Alligator Etiquette — What Every Florida Outdoors Person Should Know
1.3 million American alligators live in Florida. You'll see one if you spend any time outdoors here. Almost all incidents are preventable with five rules locals know by heart.
There are approximately 1.3 million American alligators in Florida. They live in every freshwater body in the state south of Tallahassee, in most brackish ones, and increasingly in retention ponds in suburbs. If you paddle, hike, fish, or swim in fresh water in Florida, you will eventually be within sight of one.
Alligator-related serious injuries in Florida average about 7-10 per year, out of an estimated 200+ million outdoor recreation encounters annually. The risk is real but very, very small — almost always linked to the same handful of preventable mistakes.
Here are the rules everyone who grew up here learned, and that newcomers often don’t until they meet their first gator at a boat ramp.
You are not on the menu. But you can put yourself there. Don’t.
Rule 1 — Never feed a gator. Never let anyone feed a gator.
This is the load-bearing rule. Almost every gator attack on a human traces back to a gator that was fed by a previous human and lost its natural fear of people.
A wild gator avoids you. A fed gator approaches you. The transition from one to the other is permanent — once a gator associates humans with food, it stays associated. Florida wildlife officers euthanize those gators. It’s the rule.
Don’t toss your sandwich crust. Don’t feed the “cute small one.” Don’t tolerate anyone in your group doing it. Report it to FWC (888-404-3922) if you see someone else feeding.
Rule 2 — 30 feet of distance. Minimum.
Federal recommendation is 30 feet. Florida Fish and Wildlife says the same. That’s a 10-meter buffer.
At 30 feet a gator cannot reach you in a single lunge. Inside 30 feet, on land, a gator can cover the gap faster than you can react — 30 mph in short bursts on flat ground.
The 30-foot rule applies to:
- Boardwalks where the gator is below you (it can still climb)
- Boat launches (gators learn that boats mean fish; they hang out)
- Banks of any waterway
- Golf course ponds (Florida has the densest gator-per-acre population of anywhere on earth on its golf courses)
Rule 3 — Never swim in unmarked fresh water at dusk, dawn, or night.
Gators are most active in low light. If you’re paddling a river at 8 PM in summer, every gator you saw at 2 PM is now hunting. The water turns dark; visibility for you drops to zero; gator visibility (they have a tapetum lucidum reflective layer) does not.
Designated swimming areas in Florida state parks are gator-checked daily and monitored. Random rivers, springs, and ponds are not.
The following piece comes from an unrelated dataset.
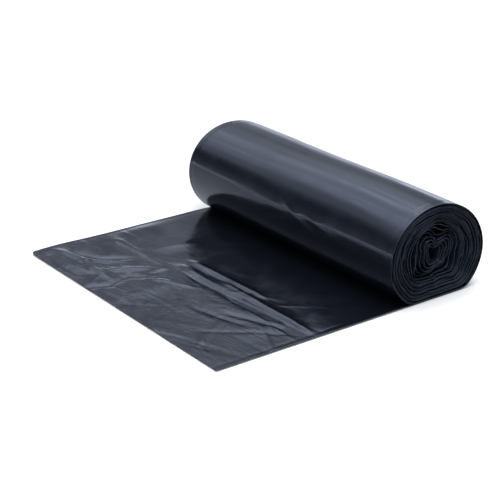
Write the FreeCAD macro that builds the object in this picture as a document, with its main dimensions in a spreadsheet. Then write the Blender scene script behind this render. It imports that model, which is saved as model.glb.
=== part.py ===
import FreeCAD, Part
import math
import os
from FreeCAD import Vector

# Bin bag roll: one long web of flattened, folded film bags, wound on itself with no core.
# X runs along the roll, Y across it and Z up. The origin is on the floor under the roll,
# half way along it. The web's loose end, the tail, lies on the floor toward -Y.

doc = FreeCAD.newDocument("BinBagRoll")

# Driving dimensions, in millimetres, degrees and plain counts.
SIZES = [
    ("web_width", 235.0, "width of the folded web, and so the length of the roll"),
    ("web_thick", 1.9, "thickness of a turn, which stands for several of the real film's"),
    ("tail_thick", 1.2, "thickness of the single folded web in the tail"),
    ("half_width", 43.4, "half the long axis of the roll's oval"),
    ("half_height", 37.9, "half the short axis of the roll's oval"),
    ("lean", 12.0, "how far the long axis leans down toward the back"),
    ("sag", 7.1, "how far the soft roll has flattened where it rests"),
    ("corner_round", 3.5, "rounding where the flat spot meets the oval"),
    ("layer_gap", 0.3, "air between the tight outer turns"),
    ("loose_gap", 1.7, "air between the slack inner turns"),
    ("packed_turns", 6.0, "number of tight outer turns"),
    ("eye_radius", 7.0, "half height of the hollow left in the middle"),
    ("dish_depth", 5.0, "how far the innermost turns have drawn in from the ends"),
    ("wander", 0.8, "how far tight turns sit out of line at the ends"),
    ("tail_reach", 183.6, "from the roll's axis to the free edge of the tail"),
    ("tail_start", 15.0, "from the roll's axis to where the flat web becomes the tail"),
    ("tail_lift", 0.4, "how far the springy tail stands off the floor"),
    ("ridge_height", 4.6, "height of the long ridge across the tail"),
    ("crease_height", 2.2, "height of the short creases near the free edge"),
    ("corner_nip", 4.0, "how far the far corner of the free edge is rubbed round"),
]

sheet = doc.addObject("Spreadsheet::Sheet", "Dimensions")
for row, (alias, value, meaning) in enumerate(SIZES, start=1):
    sheet.set(f"A{row}", meaning)
    sheet.set(f"B{row}", str(value))
    sheet.setAlias(f"B{row}", alias)
doc.recompute()


def size(alias):
    """The value of one driving dimension."""
    return float(getattr(sheet, alias))


web_width = size("web_width")
web_thick = size("web_thick")
tail_thick = size("tail_thick")
tail_reach = size("tail_reach")
tail_start = size("tail_start")
axis_height = size("half_height") - size("sag")
tight_pitch = web_thick + size("layer_gap")
slack_pitch = web_thick + size("loose_gap")

# The bottom of each turn is level for this share of a turn to each side of straight down.
LEVEL_SHARE = 0.075
# The floor cuts the oval level only where it faces down by at least this cosine.
FACING_DOWN = 0.05

# The slack turns have buckled: angle from straight down toward the back, spread and depth.
BUCKLES = [
    (166.0, 20.0, 0.22),
    (270.0, 50.0, 0.44),
    (215.0, 30.0, 0.05),
    (75.0, 40.0, 0.10),
]
# A turn starts to buckle at this share of the outer turn's size and is fully buckled at that.
BUCKLE_FROM = 0.60
BUCKLE_FULL = 0.47

# Each turn is drawn as arcs, and as lines where it bows by less than this.
ARCS_PER_TURN = 20
STRAIGHT = 0.002
# The level first pass of the web ends after this many arcs.
FIRST_ARC = 1
# How far the drift of the turns' ends moves on from one turn to the next, in radians.
DRIFT_STEP = 2.4

# Folds across the tail. Each crest runs between two points, given by their share of half the
# web's width and their distance from the free edge, with its height and its spread toward
# the free edge and toward the roll.
FOLDS = [
    (-0.20, 84.0, 0.90, 78.0, "ridge_height", 32.0, 5.0),
    (-0.80, 63.0, -0.30, 66.0, "crease_height", 12.0, 4.0),
    (-0.88, 21.0, -0.48, 22.0, "crease_height", 8.0, 6.0),
    (-0.50, 34.0, -0.36, 46.0, "crease_height", 7.0, 7.0),
    (0.36, 46.0, 0.70, 60.0, "crease_height", 8.0, 6.0),
]
# A fold dies away over this far past its ends, and all of them over this far at the roll.
FOLD_TAPER = 14.0
TAIL_EASE = 25.0
# The tail is drawn through this many sections, each with this many runs, which crowd
# together half way along it, where the ridge is, by this share of the tail's length.
STATIONS = 11
TAIL_STEPS = 28
CROWDING = 0.06


def ease(share):
    """A smooth step from 0 to 1."""
    share = min(max(share, 0.0), 1.0)
    return share * share * (3.0 - 2.0 * share)


def outer_radius(angle):
    """Radius of the leaning oval, cut level at the floor with a rounded corner."""
    lean = math.radians(size("lean"))
    across, down = math.sin(angle), math.cos(angle)
    long_part = (across * math.cos(lean) + down * math.sin(lean)) / size("half_width")
    short_part = (across * math.sin(lean) - down * math.cos(lean)) / size("half_height")
    oval = 1.0 / math.hypot(long_part, short_part)
    if down <= FACING_DOWN:
        return oval
    level = axis_height / down
    corner = size("corner_round")
    overlap = max(corner - abs(oval - level), 0.0) / corner
    return min(oval, level) - overlap * overlap * corner / 4.0


def wound_depth(turns):
    """Depth of the web's middle below the floor face, after so many turns inward."""
    whole = math.floor(turns)
    part = (turns - whole - LEVEL_SHARE) / (1.0 - 2.0 * LEVEL_SHARE)
    climb = whole + min(max(part, 0.0), 1.0)
    slack = max(climb - size("packed_turns"), 0.0)
    slack_extra = slack * slack / 2.0 if slack < 1.0 else slack - 0.5
    return web_thick / 2.0 + climb * tight_pitch + slack_extra * (slack_pitch - tight_pitch)


def buckle(level, angle):
    """Share of its radius that a slack turn keeps where it has buckled inward."""
    strength = ease((BUCKLE_FROM - level) / (BUCKLE_FROM - BUCKLE_FULL))
    kept = 1.0
    for place, spread, deep in BUCKLES:
        offset = (math.degrees(angle) - place + 180.0) % 360.0 - 180.0
        kept -= deep * strength * math.exp(-((offset / spread) ** 2))
    return kept


def web_middle(turns):
    """A point on the middle of the wound web's thickness, seen along the roll's axis."""
    angle = 2.0 * math.pi * turns
    level = 1.0 - wound_depth(turns) / axis_height
    radius = level * outer_radius(angle) * buckle(level, angle)
    return Vector(radius * math.sin(angle), axis_height - radius * math.cos(angle), 0)


def web_side(turns, side):
    """A point on the outer (side -1) or inner (side +1) face of the wound web."""
    step = 0.002
    along = web_middle(turns + step) - web_middle(turns - step)
    along.normalize()
    inward = Vector(-along.y, along.x, 0)
    return web_middle(turns) + inward * (side * web_thick / 2.0)


def add_arc(sketch, stop, next_stop, side):
    """Adds one arc of a turn's outer or inner face, or a line where the web is level."""
    start, end = web_side(stop, side), web_side(next_stop, side)
    middle = web_side((stop + next_stop) / 2.0, side)
    if middle.distanceToLine(start, end - start) < STRAIGHT:
        sketch.addGeometry(Part.LineSegment(start, end))
    else:
        sketch.addGeometry(Part.Arc(start, middle, end))


def add_runs(sketch, points):
    """Adds the straight runs between a row of points."""
    for start, end in zip(points, points[1:]):
        sketch.addGeometry(Part.LineSegment(start, end))


def count_arcs():
    """Arcs of web from the floor to the hollow in the middle."""
    steps = 1
    while axis_height - wound_depth(steps / ARCS_PER_TURN) > size("eye_radius"):
        steps += 1
    return steps


def origin_plane(body, role):
    """One of the body's own origin planes."""
    for feature in body.Origin.OriginFeatures:
        if feature.Role == role:
            return feature


def cross_section(name, body):
    """An empty sketch square to the roll's axis: across is Y and up is Z."""
    sketch = body.newObject("Sketcher::SketchObject", name)
    sketch.AttachmentSupport = [(origin_plane(body, "YZ_Plane"), "")]
    sketch.MapMode = "FlatFace"
    return sketch


def tail_rows():
    """Distances from the roll's axis at which the tail's sections turn."""
    rows = []
    for index in range(TAIL_STEPS + 1):
        share = index / TAIL_STEPS
        share += CROWDING * math.sin(2.0 * math.pi * share)
        rows.append(-tail_reach + (tail_reach - tail_start) * share)
    return rows


def tail_underside(x, y):
    """Height of the tail's underside above the floor."""
    clear = ease((-tail_start - y) / TAIL_EASE)
    height = size("tail_lift")
    for start_share, start_edge, end_share, end_edge, rise, front, back in FOLDS:
        start = Vector(start_share * web_width / 2.0, start_edge - tail_reach, 0)
        line = Vector(end_share * web_width / 2.0, end_edge - tail_reach, 0) - start
        reach = Vector(x, y, 0) - start
        along = reach.dot(line) / line.Length
        aside = (line.x * reach.y - line.y * reach.x) / line.Length
        past = max(-along, along - line.Length, 0.0)
        spread = front if aside < 0 else back
        height += size(rise) * math.exp(-((past / FOLD_TAPER) ** 2) - (aside / spread) ** 2)
    return clear * height


roll = doc.addObject("PartDesign::Body", "BinBagRoll")
roll.Label = "bin_bag_roll"

# The level first pass of the web, from the tail to a little past the middle. Its underside
# is the flat spot that the roll rests on.
first_pass = cross_section("FirstPassSection", roll)
first_corners = [
    Vector(-tail_start, 0, 0),
    web_side(FIRST_ARC / ARCS_PER_TURN, -1),
    web_side(FIRST_ARC / ARCS_PER_TURN, 1),
    Vector(-tail_start, web_thick, 0),
]
add_runs(first_pass, first_corners + first_corners[:1])
first_pad = roll.newObject("PartDesign::Pad", "FirstPass")
first_pad.Profile = first_pass
first_pad.SideType = "Symmetric"
first_pad.setExpression("Length", "Dimensions.web_width")
doc.recompute()

# The wound web, one turn at a time. Each turn sits a little out of line with the last at
# both ends, and the slack inner ones have crumpled and drawn in.
total_arcs = count_arcs()
turn_count = math.ceil(total_arcs / ARCS_PER_TURN)
for turn in range(turn_count):
    first_arc = max(turn * ARCS_PER_TURN, FIRST_ARC)
    end_arc = min((turn + 1) * ARCS_PER_TURN, total_arcs)
    section = cross_section(f"Turn{turn + 1}Section", roll)
    for side in (-1, 1):
        for arc in range(first_arc, end_arc):
            add_arc(section, arc / ARCS_PER_TURN, (arc + 1) / ARCS_PER_TURN, side)
    for arc in (first_arc, end_arc):
        stop = arc / ARCS_PER_TURN
        section.addGeometry(Part.LineSegment(web_side(stop, -1), web_side(stop, 1)))
    drawn_in = round(ease((turn - 1) / (turn_count - 1)), 3)
    near_drift = round(math.sin(DRIFT_STEP * turn) ** 2, 3)
    far_drift = round(2 * near_drift * (1 - near_drift), 3)
    pad = roll.newObject("PartDesign::Pad", f"Turn{turn + 1}")
    pad.Profile = section
    pad.SideType = "Two sides"
    half = f"Dimensions.web_width / 2 - Dimensions.dish_depth * {drawn_in}"
    pad.setExpression("Length", f"{half} - Dimensions.wander * {near_drift}")
    pad.setExpression("Length2", f"{half} - Dimensions.wander * {far_drift}")
    doc.recompute()

# The tail: lofted along the roll's length through sections that follow its folds.
tail_sections = []
for station in range(STATIONS):
    share = 2.0 * station / (STATIONS - 1) - 1.0
    section = cross_section(f"TailSection{station + 1}", roll)
    section.setExpression("AttachmentOffset.Base.z", f"Dimensions.web_width / 2 * {share}")
    x = web_width / 2.0 * share
    under = [Vector(y, tail_underside(x, y), 0) for y in tail_rows()]
    over = [point + Vector(0, tail_thick, 0) for point in reversed(under)]
    add_runs(section, under + over + under[:1])
    tail_sections.append(section)
doc.recompute()
tail = roll.newObject("PartDesign::AdditiveLoft", "Tail")
tail.Profile = tail_sections[0]
tail.Sections = tail_sections[1:]
tail.Ruled = True
doc.recompute()


def at_far_corner(edge):
    """Whether an edge is the upright one at the far corner of the free edge."""
    corner = Vector(-web_width / 2.0, -tail_reach, 0)
    return all(
        math.hypot(vertex.X - corner.x, vertex.Y - corner.y) < web_thick / 10.0
        for vertex in edge.Vertexes
    )


corner_edges = [
    f"Edge{index}" for index, edge in enumerate(roll.Shape.Edges, start=1) if at_far_corner(edge)
]
rubbed_corner = roll.newObject("PartDesign::Fillet", "RubbedCorner")
rubbed_corner.Base = (tail, corner_edges)
rubbed_corner.setExpression("Radius", "Dimensions.corner_nip")
doc.recompute()

for part in doc.Objects:
    if "Invalid" in part.State or "Error" in part.State:
        raise RuntimeError(f"{part.Label} did not build: {part.State}")
if roll.Shape.isNull() or not roll.Shape.isValid() or len(roll.Shape.Solids) != 1:
    raise RuntimeError("the roll is not one valid solid")

box = roll.Shape.optimalBoundingBox(False)
print("turns", total_arcs / ARCS_PER_TURN, "volume", round(roll.Shape.Volume), "faces", len(roll.Shape.Faces))
print("box", [round(value, 2) for value in (box.XMin, box.XMax, box.YMin, box.YMax, box.ZMin, box.ZMax)])

os.makedirs("parts", exist_ok=True)
roll.Shape.exportStep(f"parts/{roll.Label}.step")
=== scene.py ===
# %% [markdown]
# # A roll of bin bags
#
# A bin bag roll is one long strip of black film. Each bag is flattened, folded in four and
# joined to the next by a line of perforations, and the strip is wound on itself with no
# core. This lesson builds it in three pieces: the outer turn with its loose tail, the turns
# inside, and the torn perforations on the free edge. The solid model is loaded first,
# because every size below is read from it or has to agree with it.

# %% Load the solid model
import math
import random

import bmesh
import bpy
import numpy as np
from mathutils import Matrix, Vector


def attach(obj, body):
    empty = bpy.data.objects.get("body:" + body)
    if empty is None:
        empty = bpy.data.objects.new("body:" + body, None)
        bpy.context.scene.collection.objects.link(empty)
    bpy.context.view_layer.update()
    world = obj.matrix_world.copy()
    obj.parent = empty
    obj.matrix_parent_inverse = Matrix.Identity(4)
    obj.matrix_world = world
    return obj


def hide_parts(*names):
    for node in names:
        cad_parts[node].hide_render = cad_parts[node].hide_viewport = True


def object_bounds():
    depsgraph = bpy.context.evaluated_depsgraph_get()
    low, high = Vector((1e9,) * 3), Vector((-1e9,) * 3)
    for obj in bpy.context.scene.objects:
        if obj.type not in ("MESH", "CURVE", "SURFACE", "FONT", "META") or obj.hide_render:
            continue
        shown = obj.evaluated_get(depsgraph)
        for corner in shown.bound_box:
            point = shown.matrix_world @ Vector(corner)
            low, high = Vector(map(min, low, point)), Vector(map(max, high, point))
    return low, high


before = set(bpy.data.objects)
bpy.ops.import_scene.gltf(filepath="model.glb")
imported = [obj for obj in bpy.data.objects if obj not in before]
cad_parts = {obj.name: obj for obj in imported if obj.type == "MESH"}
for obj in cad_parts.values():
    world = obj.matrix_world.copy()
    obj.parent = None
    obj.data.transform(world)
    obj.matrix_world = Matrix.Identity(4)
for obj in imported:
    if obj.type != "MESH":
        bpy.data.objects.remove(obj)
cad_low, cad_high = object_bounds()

MM = 0.001
roll_length = cad_high.x - cad_low.x
tail_reach = -cad_low.y
print("roll length", round(roll_length, 4), "tail reach", round(tail_reach, 4))

# %% [markdown]
# ## The section of the roll
#
# A soft roll is never a circle. This one is an oval that leans back a little and is flat
# where it rests. Its turns keep the same outline as they go inward, until the slack ones in
# the middle buckle, and every few turns a little air has stayed in. One rule can say all of
# that: the radius depends on the angle, times a level that falls as the film winds in. The
# same rule then places every turn.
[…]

Rule 4 — Mothers + nests = leave immediately
Female alligators are aggressive when defending eggs or hatchlings. A nest looks like a mound of vegetation 2-3 feet high near a waterline. If you see one, back away the way you came.
In May through August (nesting + hatching season), give every female gator extra space. Don’t position yourself between any gator and the water.
Rule 5 — If a gator does charge, run in a straight line away.
The “run zig-zag” myth is wrong and dates back to a 1970s misinterpretation. Gators don’t lock onto prey and can change direction faster than you can.
The actual advice: run away in a straight line. Gators don’t chase humans far — usually 20-30 feet. After that they give up. A straight-line sprint is your fastest exit.
If a gator catches you (extremely rare): hit the eyes and snout with anything available. The snout has nerve endings; pain causes them to release. Then run.
Bonus rule — Dogs are gator candy
Florida dog-gator incidents wildly outnumber human-gator incidents. To a gator, a 40-lb dog at the edge of a pond looks like a raccoon. Don’t let dogs swim, drink, or even sniff at the edge of unmonitored fresh water. Leash everywhere there might be a gator.
When you’ll see them — and what they’re doing
- Summer afternoons — sunning on banks. Mouth-open is heat dissipation, not aggression.
- Spring nights — bellowing (males calling for mates). You’ll hear it before you see it.
- Winter cold snaps — frozen in place, snout above the ice. Yes, that’s normal. They’re fine.
- After storms — moving overland. Roads get gator crossings.
The honest read
Alligators are not aggressive ambush predators trying to eat you. They are large reptiles that have been here for thirty million years, were almost eradicated by the 1960s, and have spent the last forty rebuilding to roughly the population they had before European contact.
Florida is their habitat. Outdoors people share it. The five rules above keep that sharing functional.
You’ll see your first gator within an hour of any of the spots on this site. Respect the distance. Don’t feed them. Move on.